Who should use AVIF to PNG conversion most often?
- Designers handling exported web graphics
- Marketers uploading creative assets to multiple platforms
- Content teams moving files between CMS, docs, and slides
- Developers needing a quick editable version of a web asset
- Everyday users who just want the image to open and work normally
If that sounds like your situation, conversion is less about format theory and more about getting the file into a useful state quickly.
FAQ
Does converting AVIF to PNG reduce quality?
Not necessarily in a visible way. PNG will generally preserve the appearance of the AVIF source, but it will not restore detail that was already lost in the AVIF file.
Will transparency be preserved?
Yes, if the AVIF contains transparency and the converter supports proper alpha handling. This is one of the main reasons to use PNG.
Why is my PNG much larger than the AVIF?
Because AVIF is highly compressed for efficiency, while PNG stores image data in a lossless and more compatibility-focused way.

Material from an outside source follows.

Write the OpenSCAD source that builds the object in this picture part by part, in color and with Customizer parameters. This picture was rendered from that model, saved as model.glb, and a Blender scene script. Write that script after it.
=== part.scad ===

Larger PNG files are normal.
Should I use PNG for website images after conversion?
Only when it makes sense. PNG is good for transparency, logos, screenshots, and editable graphics. For many photos, a lighter format may be better for page speed.
Can I convert AVIF to PNG on any device?
Yes, with a browser-based converter you can usually do it on desktop or mobile without installing special software.
Is PNG better than AVIF?
Not universally. PNG is better for compatibility, transparency workflows, and editing. AVIF is better for modern compression and lightweight delivery.
Final takeaway
Converting AVIF to PNG makes sense when usability matters more than compression. If your image needs to be edited, uploaded reliably, reused in transparent form, or shared across common apps, PNG is often the practical answer.
The important thing is to match the format to the job. AVIF is excellent for lean web delivery. PNG is excellent for dependable everyday handling. Knowing when to switch saves time, avoids broken uploads, and keeps your assets usable.